Let’s make sure everyone has one. Hold them up for us to see!
It’s our practice that everyone fill out one of these cards and commit to a Next Step after hearing from the scriptures today. Please put your name on it and let us know what your next step is.
If you are ready to commit to follow Jesus, please mark the box that says ‘commit to follow Jesus’ and one of our staff will contact you more to discuss what that looks like in more detail.
But, your Next Step can be anything God has prompted you to do today.
Maybe you are more like the scribes or Pharisees in the story and there is someone in your inner-circle, your oikos, we call it, that’s a lot more like the adulterous woman. Remember, Jesus has called you into that persons life to lead them towards the goodness of God. So, your Next Step might be to take a step like Jesus this weak, sit down with them, and tell them, ‘I don’t approve of your sin, but neither do I condemn you.’ And then offer them Jesus as the way of escape from their patterns of brokenness.
Maybe you’re like the scribes or Pharisees in that you have recognized for the first time that you have sin in your heart and you want to be free from that. I’d encourage you to find someone you trust who is a Christian, probably someone here in this church, and be vulnerable. Confess your sin to them and ask them to pray for you that you might receive repentance from God.
And maybe you are living in shame like the adulterous woman and you want out. If that’s where you are at, I would ask you to take as your Next Step, what Jesus told the woman to do, ‘Go and sin no more.’ I don’t know what your situation is, but I’m confident there is a step you can take to move forward.

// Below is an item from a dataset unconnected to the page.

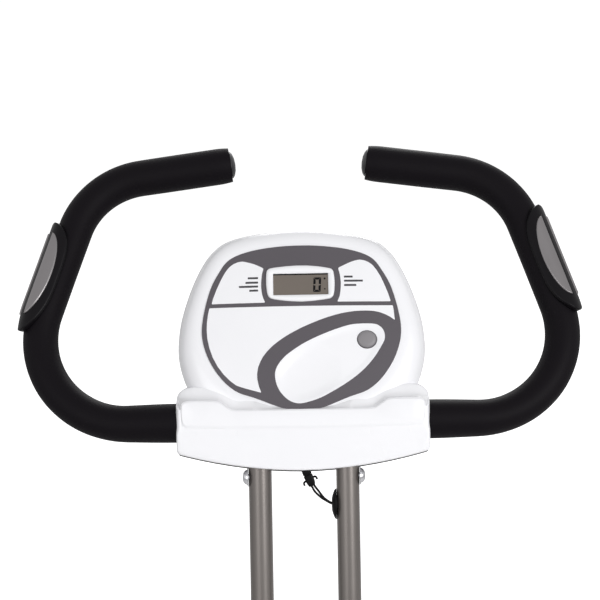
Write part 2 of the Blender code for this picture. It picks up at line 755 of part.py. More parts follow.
def make_posts():
    """The twin posts, from the rear foot past the pivot to the handlebar stubs."""
    start = REAR_FOOT + REAR_UP * 0.001
    bend = PIVOT + BEND
    top = BAR - POST_UP * POST_TOP_DROP
    path = fillet([start, bend, top], [BEND_RADIUS], [3])
    right = tube([p + X * POST_X for p in path], POST_R, "post_right", "frame_paint", 12, POST_WALL)
    bolt = BAR - POST_UP * STUB_BOLT_DROP
    near = X * (POST_X - 2 * POST_R)
    far = X * (POST_X + 2 * POST_R)
    tools = [rod(REAR_FOOT, REAR_FOOT + far, FOOT_TUBE_R + FIT),
             rod(PIVOT + near, PIVOT + far, PIVOT_BOLT_R + FIT),
             rod(bolt + near, bolt + far, STUB_BOLT_R + FIT, sides=12)]
    right = cut(right, *tools)
    left = mirror_to_left(right, "post_left")
    grommet = BAR - POST_UP * GROMMET_DROP
    right = cut(right, rod(grommet + near, grommet + X * POST_X, GROMMET_NECK_R + GROMMET_FIT, sides=12))
    return left, right


def make_seat():
    """Sleeve, seat post, clamp knob and saddle."""
    top = PIVOT + LEG_UP * LEG_TOP
    knob_spot = seat_knob_spot()
    sleeve = [(LEG_R + 0.001, SLEEVE_LIP), (LEG_R + 0.001, FIT), (SLEEVE_R, FIT), (SLEEVE_R, -SLEEVE_LENGTH),
              (SLEEVE_BORE_R, -SLEEVE_LENGTH), (SLEEVE_BORE_R, SLEEVE_LIP)]
    sleeve = turned(sleeve, top, LEG_UP, "seat_sleeve", "black_plastic")
    cut(sleeve, rod(knob_spot, knob_spot + LEG_BACK * 0.05, LOCK_BOLT_R + 2 * FIT, sides=12))
    shank = LEG_R + SEAT_BOSS - SEAT_POST_R
    star_knob(knob_spot + LEG_BACK * (LEG_R + SEAT_BOSS + FIT), LEG_BACK, CLAMP_KNOB_R, SEAT_KNOB_HEIGHT, 6,
              "seat_knob", LOCK_BOLT_R, shank)
    post = tube([PIVOT + LEG_UP * SEAT_POST_BOTTOM, PIVOT + LEG_UP * SEAT_POST_TOP], SEAT_POST_R,
                "seat_post", "chrome", 16, SEAT_POST_WALL)
    holes = []
    pitch = SEAT_TRAVEL / (SEAT_HOLES - 1)
    for i in range(SEAT_HOLES):
        spot = knob_spot - LEG_UP * (pitch * i)
        holes.append(rod(spot + LEG_BACK * 0.004, spot + LEG_BACK * 0.03, SEAT_HOLE_R, sides=6))
    cut(post, *holes)
    make_saddle()


def saddle_outline(shrink=0.0):
    """Half-width along the saddle: a broad tail drawn in to a slim nose."""
    half_nose = SADDLE_NOSE_WIDTH / 2
    half_tail = SADDLE_WIDTH / 2
    front = SADDLE_LENGTH / 2
    half = [(0, front), (half_nose * 0.72, front * 0.94), (half_nose, front * 0.72),
            (half_nose * 1.12, front * 0.36), (half_nose * 1.55, 0.0), (half_tail * 0.83, -front * 0.32),
            (half_tail, -front * 0.62), (half_tail * 0.86, -front * 0.90), (half_tail * 0.42, -front * 1.0),
            (0, -front * 0.965)]
    knots = mirrored_outline([(u, v) for u, v in half[::-1]])
    return inset(closed_spline(knots, 2), shrink)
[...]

And if you have nothing else, I want you to sign up for small groups. This can be a big step if you feel you don’t have the time. But, the best way to experience Christ’s healing is by surrounding yourself by the people of God and the Word of God.
And maybe your Next Step something else. Please write that down now and put that in the collection plate in a few minutes. And our staff and prayer team will be praying for you this week as you take your Next Step so that the Spirit of God would empower you to become whole again in Christ.